Eine Ausstellung in der Kunsthalle vermittelt zurzeit anhand von Plänen und Modellen sowie Fotos anderer Meier-Werke einen Eindruck vom künftigen Museumsbau. Ein nach Osten zur Lichtentaler Allee hin gerichtetes Vordach wird künftig die Besucher in das dreigeschossige Atrium führen, von wo eine Rampe hinabweist zum Wechselausstellungssaal im Untergeschoss. Hier befinden sich zudem die Büros und die Depots. Von Süden her erlaubt eine durch zwei Wasserflächen und eine Kaskade begrenzte Absenkung des Parks natürlichen Lichteinfall. Im Parterre öffnet sich ein gut 15 × 30 Meter weiter und 13 Meter hoher Ausstellungssaal, der seitlich sowie durch ein Oberlicht erhellt wird. Dieses ist allerdings zum Teil verdeckt durch eine zweite, unter dem Glasdach eingehängte Galerie, die man durch den Luftraum des Foyers über vier Rampen und eine kleine, ebenfalls als Ausstellungsfläche genutzte Plattform im Zwischengeschoss erreicht.


Synergieeffekt

Der Besucher wird auf seiner Promenade architecturale dank grossen Fensterflächen und verglasten Ecken weder den Kontakt zur Aussenwelt noch die Orientierung verlieren. Hingegen dürfte er sich in diesen Sälen, in denen die Wandflächen entweder riesig und von einem Lichtsog nach oben bestimmt oder aber seitlich durch Raumschlitze geöffnet sein werden, wohl nur schlecht auf die Exponate konzentrieren können. Meiers Ausstellungsräume sind nämlich exakt die Antithese zu den vorbildlichen, nach innen orientierten Galerien der Kunsthalle. Als museologisches Experiment dürfte dieses Gegensatzpaar dereinst viel Interesse wecken. Doch wird man wohl bald merken, dass die Gemälde von Kirchner, Macke oder Beckmann, die Werkgruppen Rothkos und des späten Picasso sowie die Arbeiten von Pollock oder Clyfford Still in intimeren Räumen besser zur Geltung kämen; und selbst die grossformatigen Bilder von Baselitz, Polke und Richter könnten im turnhallenartigen Parterresaal dereinst verloren wirken.

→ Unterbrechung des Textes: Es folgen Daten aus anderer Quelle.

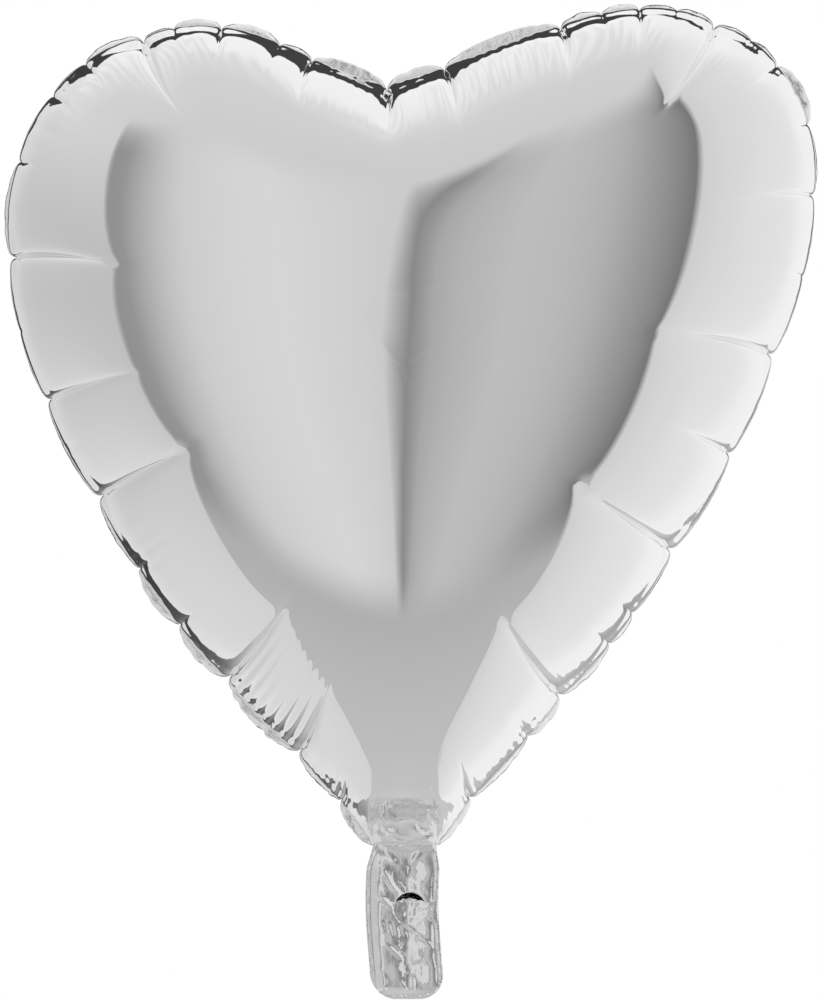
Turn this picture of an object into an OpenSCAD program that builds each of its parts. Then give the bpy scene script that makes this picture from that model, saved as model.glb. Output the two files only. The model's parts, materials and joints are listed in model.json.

Gleichwohl darf man im Neubau - dem ersten architektonisch ernst zu nehmenden zeitgenössischen Gebäude der Stadt - schon jetzt einen Gewinn für Baden-Baden sehen. Das neue Museum wird sich nicht nur gut in den Park einfügen, sondern mit der Burda-Sammlung auch die Stellung der Kunsthalle stärken. Dank der geplanten Zusammenarbeit der beiden Institutionen wird es möglich sein, mindestens einmal im Jahr eine wirklich umfangreiche, beide Häuser einbeziehende Ausstellung zu zeigen. So hofft man ähnlich wie mit dem 1997 von Wilhelm Holzbauer etwas bombastisch umgebauten Festspielhaus im Alten Bahnhof ein grosses Publikum anlocken zu können. Baden-Baden setzt also auf den Synergieeffekt - anders als etwa Bern, wo man mit der Auslagerung von Klee in ein «Museum Center» an der Autobahn das Gewicht des Kunstmuseums vermindern wird.


[Bis 10. November. Katalog: Der Neubau von Richard Meier. Hrsg. Sammlung Frieder Burda. Kunsthalle Baden-Baden, Baden-Baden 2002. 68 S., Euro 10.-.]